We would bite your hand off
We have had non teaching hoy for about 5 years or so, it saves a fortune but also means that the hoy are always available if a problem arises, whereas in the past they may have had a couple of classes back to back. Sometimes we may may moan they are too aoft with the kids, but that is no different to when they were teaching staff.
No difference in our school in terms of respect.

Pigletthedog · 30/06/2018 23:06

Thank you @Rosieposy4 😊

OP posts:
StruggsToFunc · 01/07/2018 12:57

I think you’d be an excellent candidate but I would caution you to consider your longer-term aspirations. The scope for career progression or promotion from the role within schools is pretty much nil, because any senior leadership role is going to require QTS.

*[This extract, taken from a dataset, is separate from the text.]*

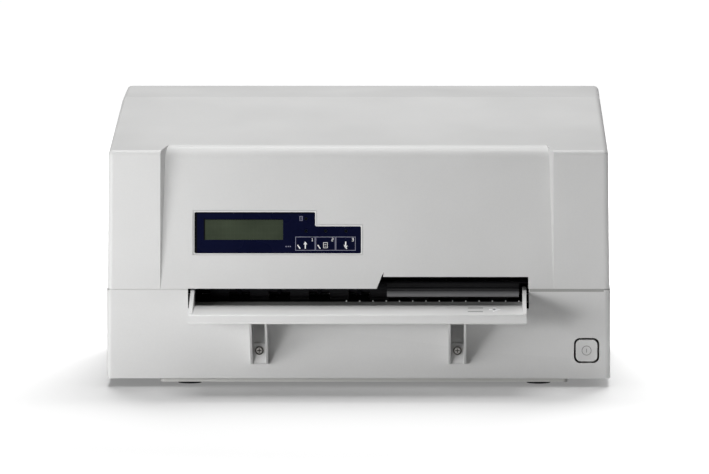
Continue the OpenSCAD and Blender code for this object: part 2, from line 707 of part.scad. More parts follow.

Pigletthedog · 01/07/2018 14:33

Another good point @StruggsToFunc and something else to consider Confused

OP posts:
ElleMcFearsome · 02/07/2018 17:18

I'm a pastoral manager, working alongside a teaching HoY. Each year has this pair, the HoY leads and makes strategic decisions (and teaches almost a full timetable) and the pastoral manager manages the day to day events. There's no issue around respect and being seen as a valuable member of the school (and I love my job immensely) but Struggs is totally correct about the lack of progression. It's the only thing that may eventually cause me to leave.